Data:
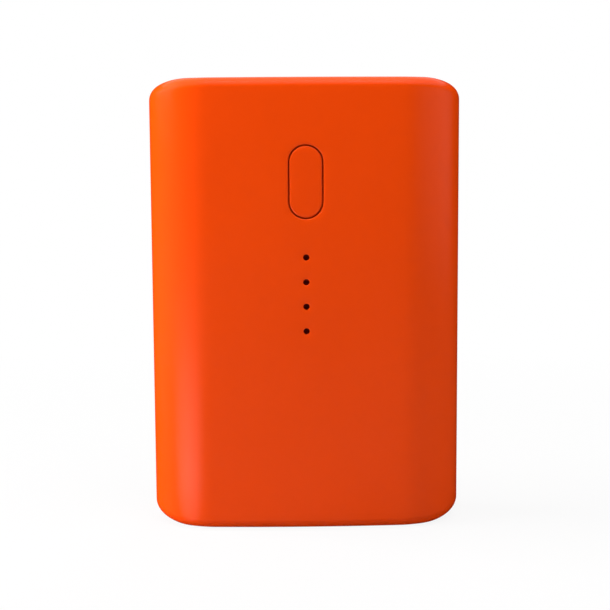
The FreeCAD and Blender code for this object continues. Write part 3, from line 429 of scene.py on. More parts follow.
def shell(name, front):
    """One moulded shell: its skin, its inner face, its seam and its openings."""
    draft = Draft()
    columns = feet(0.0, 0.0)
    rounds = [end_round(*column) for column in columns]
    # the rolled edges of both ends and the rounded sides
    for sign in (1, -1):
        draft.skin([[Vector((p.x, p.y, MID_Z + sign*p.z)) for p in row] for row in rounds])
    sides = [[Vector((row[0].x, row[0].y, MID_Z + h)) for h in spread(-row[0].z, row[0].z, WALL_STEPS)]
             for row in rounds]
    draft.skin(sides[:SIDE_STEPS + 1])
    draft.skin(sides[-SIDE_STEPS - 1:])
    # the crowned face
    holes = [outline(size) for outline, size in hole_outlines()] if front else []
    crown_face(draft, sides[SIDE_STEPS:-SIDE_STEPS], holes, 0.0)
    # the end surfaces
    top_line = [(x, 0.0) for x, _ in seam_quarter(0.0, OPENING_X + OPENING_ROUND, HALF_W)]
    foot_line = [(x, 0.0) for x, _ in seam_quarter(0.0, 0.0, HALF_W)]
    line_end = FLAT_STEPS + SHOULDER_STEPS + 1
    contact = [row[-1] for row in rounds]
    end_patch(draft, contact, top_line[:line_end][::-1], end_rise, 1, opening_half(OPENING_ROUND, 0.0))
    end_patch(draft, contact, foot_line[:line_end][::-1], end_rise, -1, None)
    # the rolled edge of the port opening
    rim = rounded_rim(lambda grow: opening_half(grow, 0.0), OPENING_ROUND,
                      lambda x, y, depth: Vector((x, y, HEIGHT - depth)))
    draft.skin(rim)
    # the skin is drawn back from the seam
    start = SEAM_ROUND if front else GROOVE + SEAM_ROUND
    bmesh.ops.remove_doubles(draft.mesh, verts=draft.mesh.verts, dist=SAME_MM)
    for vert in draft.mesh.verts:
        vert.co.y = drawn_back(vert.co.y, start)
    inner_start = LIP_H + LIP_CLEAR if front else 0.0
    inside_skin(draft, front, inner_start)
    seam(draft, front, inner_start)
    # the walls of the openings
    top_wall = [Vector((p.x, drawn_back(p.y, start), p.z)) for p in rim[-1]]
    wall_end = [Vector((x, y, HEIGHT - WALL)) for x, y in opening_half(0.0, inner_start)]
    draft.skin([top_wall, wall_end])
    if front:
        for outline, size in hole_outlines():
            face = rounded_rim(outline, size,
                               lambda x, z, depth: Vector((x, depth - crown_y(x), z)))
            face.append([Vector((x, -crown_y(x, WALL), z)) for x, z in outline(0.0)])
            draft.skin(face, closed=True)
    else:
        bmesh.ops.scale(draft.mesh, vec=Vector((1, -1, 1)), verts=draft.mesh.verts)
    return draft.finish(name)


def hole_outlines():
    """The holes of the front face as outline(grow) and the size of their rounded rim."""
    outlines = [(lambda grow: pill_loop(BUTTON_GAP + grow), HOLE_ROUND)]
    for z in LAMP_Z:
        outlines.append((lambda grow, z=z: lamp_loop(z, grow), LAMP_ROUND))
    return outlines


def crown_face(draft, sides, holes, inset):
    """The crowned face between two upright borders."""
    border = [(p.x, p.z) for p in sides[0]]
    border += [(side[-1].x, side[-1].z) for side in sides[1:]]
    border += [(p.x, p.z) for p in reversed(sides[-1][:-1])]
    border += [(side[0].x, side[0].z) for side in reversed(sides[1:-1])]
    draft.patch(border, holes, SKIN_SPACING, lambda x, z: Vector((x, -crown_y(x, inset), z)))


def inside_skin(draft, front, start_y):
    """The inner face of the shell, from its seam inwards."""
    sides = []
    for foot, _, _ in feet(WALL, side_angle(WALL, start_y)):
        high = inner_rise(foot.x)
        sides.append([Vector((foot.x, foot.y, MID_Z + h)) for h in spread(-high, high, WALL_STEPS)])
    draft.skin(sides[:SIDE_STEPS + 1])
    draft.skin(sides[-SIDE_STEPS - 1:])
    holes = [outline(0.0) for outline, _ in hole_outlines()] if front else []
    crown_face(draft, sides[SIDE_STEPS:-SIDE_STEPS], holes, WALL)
    contact = [side[-1] for side in sides]
    wall_x = sides[0][0].x
    top_line = [(x, -start_y) for x, _ in seam_quarter(WALL, OPENING_X, wall_x)]
    foot_line = [(x, -start_y) for x, _ in seam_quarter(WALL, 0.0, wall_x)]
    end_patch(draft, contact, top_line[::-1], inner_rise, 1, opening_half(0.0, start_y))
    end_patch(draft, contact, foot_line[::-1], inner_rise, -1, None)


def seam(draft, front, inner_start):
    """The rim of the shell: its rounded outer edge, then the recess or the groove and the lip."""
    edge = 0.0 if front else -GROOVE
    rows = []
    for t in spread(0, math.pi/2, SEAM_STEPS):
        inset = SEAM_ROUND*(1 - math.cos(t))
        top_x = OPENING_X + OPENING_ROUND if t == 0 else OPENING_X
        rows.append(seam_loop(inset, edge - SEAM_ROUND*(1 - math.sin(t)), top_x))
    if front:
        recess = LIP_IN - LIP_CLEAR
        rows.append(seam_loop(recess, 0.0, OPENING_X))
        rows.append(seam_loop(recess, -inner_start, OPENING_X))
    else:
        rows.append(seam_loop(GROOVE_DEPTH, -GROOVE, OPENING_X))
        rows.append(seam_loop(GROOVE_DEPTH, 0.0, OPENING_X))
        rows.append(seam_loop(LIP_IN, 0.0, OPENING_X))
        rows.append(lip_loop(LIP_IN, LIP_H - SEAM_ROUND))
        rows.append(lip_loop(LIP_IN + SEAM_ROUND, LIP_H))
        rows.append(lip_loop(LIP_IN + LIP_T, LIP_H))
    wall_x = side_foot(side_angle(WALL, inner_start), WALL)[0].x
    rows.append(seam_loop(WALL, -inner_start, OPENING_X, wall_x))
    draft.skin(rows)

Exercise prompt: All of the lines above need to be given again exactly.

Exercise response:
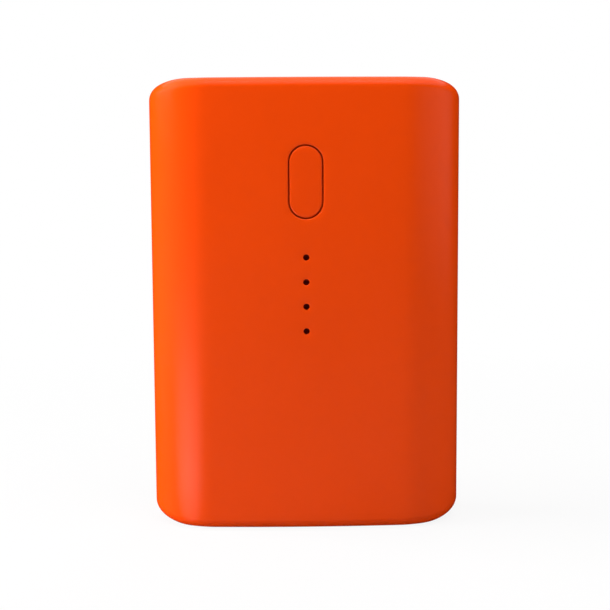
The FreeCAD and Blender code for this object continues. Write part 3, from line 429 of scene.py on. More parts follow.
def shell(name, front):
    """One moulded shell: its skin, its inner face, its seam and its openings."""
    draft = Draft()
    columns = feet(0.0, 0.0)
    rounds = [end_round(*column) for column in columns]
    # the rolled edges of both ends and the rounded sides
    for sign in (1, -1):
        draft.skin([[Vector((p.x, p.y, MID_Z + sign*p.z)) for p in row] for row in rounds])
    sides = [[Vector((row[0].x, row[0].y, MID_Z + h)) for h in spread(-row[0].z, row[0].z, WALL_STEPS)]
             for row in rounds]
    draft.skin(sides[:SIDE_STEPS + 1])
    draft.skin(sides[-SIDE_STEPS - 1:])
    # the crowned face
    holes = [outline(size) for outline, size in hole_outlines()] if front else []
    crown_face(draft, sides[SIDE_STEPS:-SIDE_STEPS], holes, 0.0)
    # the end surfaces
    top_line = [(x, 0.0) for x, _ in seam_quarter(0.0, OPENING_X + OPENING_ROUND, HALF_W)]
    foot_line = [(x, 0.0) for x, _ in seam_quarter(0.0, 0.0, HALF_W)]
    line_end = FLAT_STEPS + SHOULDER_STEPS + 1
    contact = [row[-1] for row in rounds]
    end_patch(draft, contact, top_line[:line_end][::-1], end_rise, 1, opening_half(OPENING_ROUND, 0.0))
    end_patch(draft, contact, foot_line[:line_end][::-1], end_rise, -1, None)
    # the rolled edge of the port opening
    rim = rounded_rim(lambda grow: opening_half(grow, 0.0), OPENING_ROUND,
                      lambda x, y, depth: Vector((x, y, HEIGHT - depth)))
    draft.skin(rim)
    # the skin is drawn back from the seam
    start = SEAM_ROUND if front else GROOVE + SEAM_ROUND
    bmesh.ops.remove_doubles(draft.mesh, verts=draft.mesh.verts, dist=SAME_MM)
    for vert in draft.mesh.verts:
        vert.co.y = drawn_back(vert.co.y, start)
    inner_start = LIP_H + LIP_CLEAR if front else 0.0
    inside_skin(draft, front, inner_start)
    seam(draft, front, inner_start)
    # the walls of the openings
    top_wall = [Vector((p.x, drawn_back(p.y, start), p.z)) for p in rim[-1]]
    wall_end = [Vector((x, y, HEIGHT - WALL)) for x, y in opening_half(0.0, inner_start)]
    draft.skin([top_wall, wall_end])
    if front:
        for outline, size in hole_outlines():
            face = rounded_rim(outline, size,
                               lambda x, z, depth: Vector((x, depth - crown_y(x), z)))
            face.append([Vector((x, -crown_y(x, WALL), z)) for x, z in outline(0.0)])
            draft.skin(face, closed=True)
    else:
        bmesh.ops.scale(draft.mesh, vec=Vector((1, -1, 1)), verts=draft.mesh.verts)
    return draft.finish(name)


def hole_outlines():
    """The holes of the front face as outline(grow) and the size of their rounded rim."""
    outlines = [(lambda grow: pill_loop(BUTTON_GAP + grow), HOLE_ROUND)]
    for z in LAMP_Z:
        outlines.append((lambda grow, z=z: lamp_loop(z, grow), LAMP_ROUND))
    return outlines


def crown_face(draft, sides, holes, inset):
    """The crowned face between two upright borders."""
    border = [(p.x, p.z) for p in sides[0]]
    border += [(side[-1].x, side[-1].z) for side in sides[1:]]
    border += [(p.x, p.z) for p in reversed(sides[-1][:-1])]
    border += [(side[0].x, side[0].z) for side in reversed(sides[1:-1])]
    draft.patch(border, holes, SKIN_SPACING, lambda x, z: Vector((x, -crown_y(x, inset), z)))


def inside_skin(draft, front, start_y):
    """The inner face of the shell, from its seam inwards."""
    sides = []
    for foot, _, _ in feet(WALL, side_angle(WALL, start_y)):
        high = inner_rise(foot.x)
        sides.append([Vector((foot.x, foot.y, MID_Z + h)) for h in spread(-high, high, WALL_STEPS)])
    draft.skin(sides[:SIDE_STEPS + 1])
    draft.skin(sides[-SIDE_STEPS - 1:])
    holes = [outline(0.0) for outline, _ in hole_outlines()] if front else []
    crown_face(draft, sides[SIDE_STEPS:-SIDE_STEPS], holes, WALL)
    contact = [side[-1] for side in sides]
    wall_x = sides[0][0].x
    top_line = [(x, -start_y) for x, _ in seam_quarter(WALL, OPENING_X, wall_x)]
    foot_line = [(x, -start_y) for x, _ in seam_quarter(WALL, 0.0, wall_x)]
    end_patch(draft, contact, top_line[::-1], inner_rise, 1, opening_half(0.0, start_y))
    end_patch(draft, contact, foot_line[::-1], inner_rise, -1, None)


def seam(draft, front, inner_start):
    """The rim of the shell: its rounded outer edge, then the recess or the groove and the lip."""
    edge = 0.0 if front else -GROOVE
    rows = []
    for t in spread(0, math.pi/2, SEAM_STEPS):
        inset = SEAM_ROUND*(1 - math.cos(t))
        top_x = OPENING_X + OPENING_ROUND if t == 0 else OPENING_X
        rows.append(seam_loop(inset, edge - SEAM_ROUND*(1 - math.sin(t)), top_x))
    if front:
        recess = LIP_IN - LIP_CLEAR
        rows.append(seam_loop(recess, 0.0, OPENING_X))
        rows.append(seam_loop(recess, -inner_start, OPENING_X))
    else:
        rows.append(seam_loop(GROOVE_DEPTH, -GROOVE, OPENING_X))
        rows.append(seam_loop(GROOVE_DEPTH, 0.0, OPENING_X))
        rows.append(seam_loop(LIP_IN, 0.0, OPENING_X))
        rows.append(lip_loop(LIP_IN, LIP_H - SEAM_ROUND))
        rows.append(lip_loop(LIP_IN + SEAM_ROUND, LIP_H))
        rows.append(lip_loop(LIP_IN + LIP_T, LIP_H))
    wall_x = side_foot(side_angle(WALL, inner_start), WALL)[0].x
    rows.append(seam_loop(WALL, -inner_start, OPENING_X, wall_x))
    draft.skin(rows)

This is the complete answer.